BEGIN STORED RECORDS
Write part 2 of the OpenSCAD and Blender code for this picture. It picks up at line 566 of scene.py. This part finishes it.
END STORED RECORDS
BEGIN STORED RECORDS
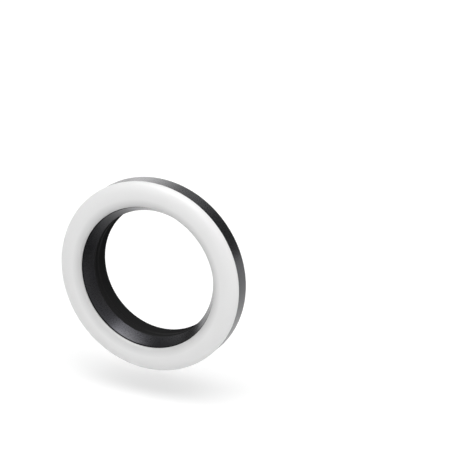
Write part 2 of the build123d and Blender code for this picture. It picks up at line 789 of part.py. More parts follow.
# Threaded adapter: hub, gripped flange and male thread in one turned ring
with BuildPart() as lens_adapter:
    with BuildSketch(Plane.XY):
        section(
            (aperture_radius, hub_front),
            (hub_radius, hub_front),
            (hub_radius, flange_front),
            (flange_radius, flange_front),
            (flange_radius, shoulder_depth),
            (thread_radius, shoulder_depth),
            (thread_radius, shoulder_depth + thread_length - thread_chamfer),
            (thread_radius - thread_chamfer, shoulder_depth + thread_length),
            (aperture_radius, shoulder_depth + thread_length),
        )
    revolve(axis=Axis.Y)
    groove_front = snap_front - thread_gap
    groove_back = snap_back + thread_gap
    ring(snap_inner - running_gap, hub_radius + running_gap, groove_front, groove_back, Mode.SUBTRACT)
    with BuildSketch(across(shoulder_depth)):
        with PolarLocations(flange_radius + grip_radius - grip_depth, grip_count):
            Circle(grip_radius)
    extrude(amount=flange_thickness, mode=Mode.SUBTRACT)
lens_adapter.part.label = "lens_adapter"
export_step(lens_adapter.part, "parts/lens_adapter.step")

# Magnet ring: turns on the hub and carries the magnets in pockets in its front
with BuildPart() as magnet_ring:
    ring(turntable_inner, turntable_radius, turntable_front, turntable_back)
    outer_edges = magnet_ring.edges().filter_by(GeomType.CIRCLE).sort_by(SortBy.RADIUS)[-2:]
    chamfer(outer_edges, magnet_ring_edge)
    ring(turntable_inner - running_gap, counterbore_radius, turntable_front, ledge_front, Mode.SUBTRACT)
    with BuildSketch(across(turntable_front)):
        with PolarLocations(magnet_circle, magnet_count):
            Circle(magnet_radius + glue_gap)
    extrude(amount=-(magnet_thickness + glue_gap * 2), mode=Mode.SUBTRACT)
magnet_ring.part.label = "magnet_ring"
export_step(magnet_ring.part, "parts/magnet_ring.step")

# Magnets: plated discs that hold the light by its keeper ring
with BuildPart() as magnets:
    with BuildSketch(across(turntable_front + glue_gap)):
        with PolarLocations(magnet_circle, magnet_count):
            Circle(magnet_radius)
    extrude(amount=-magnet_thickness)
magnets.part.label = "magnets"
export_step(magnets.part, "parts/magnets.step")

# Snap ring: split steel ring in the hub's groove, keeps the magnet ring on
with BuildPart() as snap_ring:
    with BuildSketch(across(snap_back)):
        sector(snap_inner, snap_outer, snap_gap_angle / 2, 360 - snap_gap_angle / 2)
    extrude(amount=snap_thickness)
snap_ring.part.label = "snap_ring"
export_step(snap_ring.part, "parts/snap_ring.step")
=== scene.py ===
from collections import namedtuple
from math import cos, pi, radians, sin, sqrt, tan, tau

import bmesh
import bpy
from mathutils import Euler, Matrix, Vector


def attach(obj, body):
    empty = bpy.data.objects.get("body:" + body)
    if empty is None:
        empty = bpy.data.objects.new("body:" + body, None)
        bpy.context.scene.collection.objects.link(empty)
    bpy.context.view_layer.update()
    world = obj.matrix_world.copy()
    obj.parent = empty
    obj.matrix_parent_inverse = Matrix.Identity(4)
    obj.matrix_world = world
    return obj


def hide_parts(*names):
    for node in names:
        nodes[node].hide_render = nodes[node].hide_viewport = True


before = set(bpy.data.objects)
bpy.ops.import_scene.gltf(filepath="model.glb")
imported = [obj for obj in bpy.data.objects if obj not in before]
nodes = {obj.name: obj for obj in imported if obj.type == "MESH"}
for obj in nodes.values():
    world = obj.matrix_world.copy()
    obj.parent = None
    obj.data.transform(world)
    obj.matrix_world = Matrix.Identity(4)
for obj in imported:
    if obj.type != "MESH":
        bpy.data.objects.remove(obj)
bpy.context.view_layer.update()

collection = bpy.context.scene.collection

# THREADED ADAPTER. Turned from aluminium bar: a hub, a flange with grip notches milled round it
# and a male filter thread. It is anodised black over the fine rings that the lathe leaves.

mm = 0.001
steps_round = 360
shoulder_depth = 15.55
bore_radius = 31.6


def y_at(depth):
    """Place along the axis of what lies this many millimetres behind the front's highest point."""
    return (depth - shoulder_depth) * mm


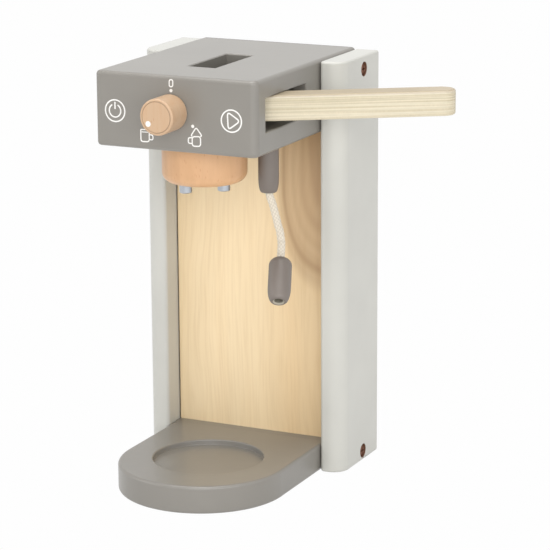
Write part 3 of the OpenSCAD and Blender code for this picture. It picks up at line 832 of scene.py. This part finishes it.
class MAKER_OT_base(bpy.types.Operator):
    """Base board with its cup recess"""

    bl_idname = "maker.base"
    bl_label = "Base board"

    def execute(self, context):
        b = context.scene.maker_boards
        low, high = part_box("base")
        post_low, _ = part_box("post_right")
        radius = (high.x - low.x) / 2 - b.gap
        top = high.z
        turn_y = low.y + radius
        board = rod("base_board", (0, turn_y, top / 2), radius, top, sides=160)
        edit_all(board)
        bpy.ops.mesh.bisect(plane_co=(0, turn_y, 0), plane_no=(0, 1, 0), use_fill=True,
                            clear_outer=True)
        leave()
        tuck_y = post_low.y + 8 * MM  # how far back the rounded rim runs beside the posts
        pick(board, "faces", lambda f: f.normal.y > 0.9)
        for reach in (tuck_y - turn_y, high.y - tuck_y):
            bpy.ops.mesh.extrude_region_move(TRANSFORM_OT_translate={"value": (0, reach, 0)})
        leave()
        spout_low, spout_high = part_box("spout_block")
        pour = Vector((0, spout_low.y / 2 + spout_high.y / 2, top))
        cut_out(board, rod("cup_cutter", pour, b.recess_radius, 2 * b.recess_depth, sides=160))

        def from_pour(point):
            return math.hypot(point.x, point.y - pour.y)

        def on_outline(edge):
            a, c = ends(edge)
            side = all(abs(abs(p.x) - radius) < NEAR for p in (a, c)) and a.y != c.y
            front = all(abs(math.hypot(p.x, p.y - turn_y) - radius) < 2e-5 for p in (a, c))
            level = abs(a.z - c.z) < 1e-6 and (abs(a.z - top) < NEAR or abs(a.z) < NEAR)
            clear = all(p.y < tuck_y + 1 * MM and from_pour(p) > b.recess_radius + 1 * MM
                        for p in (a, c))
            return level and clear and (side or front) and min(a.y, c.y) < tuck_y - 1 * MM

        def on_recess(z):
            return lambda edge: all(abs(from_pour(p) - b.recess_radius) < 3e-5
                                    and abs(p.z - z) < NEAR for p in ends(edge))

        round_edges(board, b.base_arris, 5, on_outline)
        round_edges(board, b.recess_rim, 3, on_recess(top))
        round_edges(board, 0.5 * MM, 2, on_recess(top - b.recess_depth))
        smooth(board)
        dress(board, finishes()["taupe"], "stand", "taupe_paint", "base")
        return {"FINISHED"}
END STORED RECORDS
■ **SET PROBLEM**
Each line from the one holding "# Snap ring: split" to the one holding "obj.parent = empty", those two included, is to be transcribed exactly, and no other line.

■ **COMPLETE ANSWER**
# Snap ring: split steel ring in the hub's groove, keeps the magnet ring on
with BuildPart() as snap_ring:
    with BuildSketch(across(snap_back)):
        sector(snap_inner, snap_outer, snap_gap_angle / 2, 360 - snap_gap_angle / 2)
    extrude(amount=snap_thickness)
snap_ring.part.label = "snap_ring"
export_step(snap_ring.part, "parts/snap_ring.step")
=== scene.py ===
from collections import namedtuple
from math import cos, pi, radians, sin, sqrt, tan, tau

import bmesh
import bpy
from mathutils import Euler, Matrix, Vector


def attach(obj, body):
    empty = bpy.data.objects.get("body:" + body)
    if empty is None:
        empty = bpy.data.objects.new("body:" + body, None)
        bpy.context.scene.collection.objects.link(empty)
    bpy.context.view_layer.update()
    world = obj.matrix_world.copy()
    obj.parent = empty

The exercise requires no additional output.